The setup was tested on Ubuntu 22.04 (UCloud) using Python 3.10.

Setup

To install necessary requirements in a virtual environment (env), please run the setup.sh in the terminal:

bash setup.sh

Generating Text

To reproduce the generation of text implemented with vLLM, run in the terminal:

bash src/generate/run.sh

Note that this will run several models on all datasets for various temperatures.

If you wish to play around with individual models/datasets or use the Hugging Face pipeline implementation, please refer to the instructions in src/generate/README.md.

Running Other Parts of the Pipeline

To run other parts of the pipeline such as analysis or cleaning of data, please refer to the individual subfolders and their readmes. For instance, the src/metrics/README.md.

Datasets Overview

All datasets can be found under datasets/human_datasets

In each folder, data.ndjson contains the processed version of the dataset (lowercased). Each folder also contains additional files, used e.g., to generate or inspect the datasets.
Our datasets are sampled from the following datasets:

  • dailymail_cnn: https://huggingface.co/datasets/cnn_dailymail. This is a summarization dataset, which includes both extractive and abstractive summarization. Currently, 3000 examples have been sampled;
  • dailydialog: https://huggingface.co/datasets/daily_dialog. Dialog dataset. We sampled n-1 turns as context, and the last turn is tagged as human completion.

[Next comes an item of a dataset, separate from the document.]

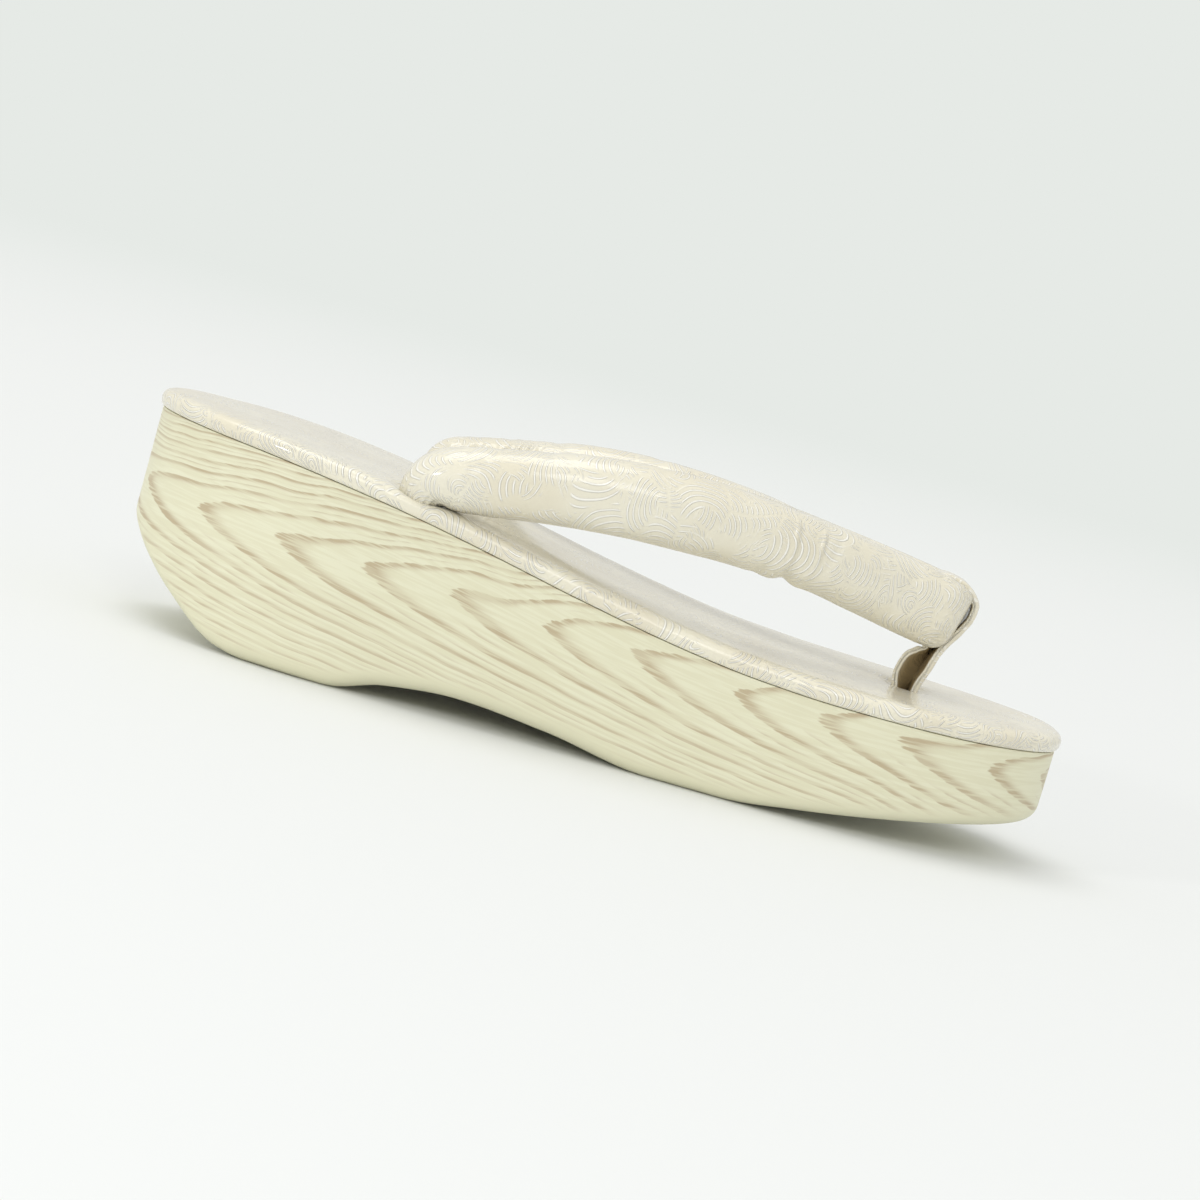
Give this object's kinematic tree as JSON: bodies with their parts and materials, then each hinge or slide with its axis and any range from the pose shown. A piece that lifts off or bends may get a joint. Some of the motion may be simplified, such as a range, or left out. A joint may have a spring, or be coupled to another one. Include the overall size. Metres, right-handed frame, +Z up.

Currently, 5000 examples have been sampled, with varying context length. This dataset also includes manual emotion and speech act annotations for both context and completions;
  • mrpc: https://paperswithcode.com/dataset/mrpc. Paraphrase corpus, from which we extract only examples that are manually labelled as paraphrases. Currently, we have 3900 examples;
  • stories: prompts and completions for story generation. The dataset is described here: https://aclanthology.org/P18-1082/. Currently, we have 5000 examples.

README files within each folder include further details for each dataset.

Preprocessing

For dailydialog, punctuation has been standardized and irregular transcription has been normalized (see datasets/dailydialog/utils.py). Text for all dataset is lowercased, but further preprocessing may be needed. Unprocessed datasets are kept under datasets/*/raw.ndjson.

Models

The currently used models for data generation (as per 19th March 2024):

  1. llama-chat 7b (meta-llama/Llama-2-7b-chat-hf)
  2. beluga 7b (stabilityai/StableBeluga-7B)
  3. mistral 7b (mistralai/Mistral-7B-Instruct-v0.2)
  4. llama-chat 13b (meta-llama/Llama-2-13b-chat-hf)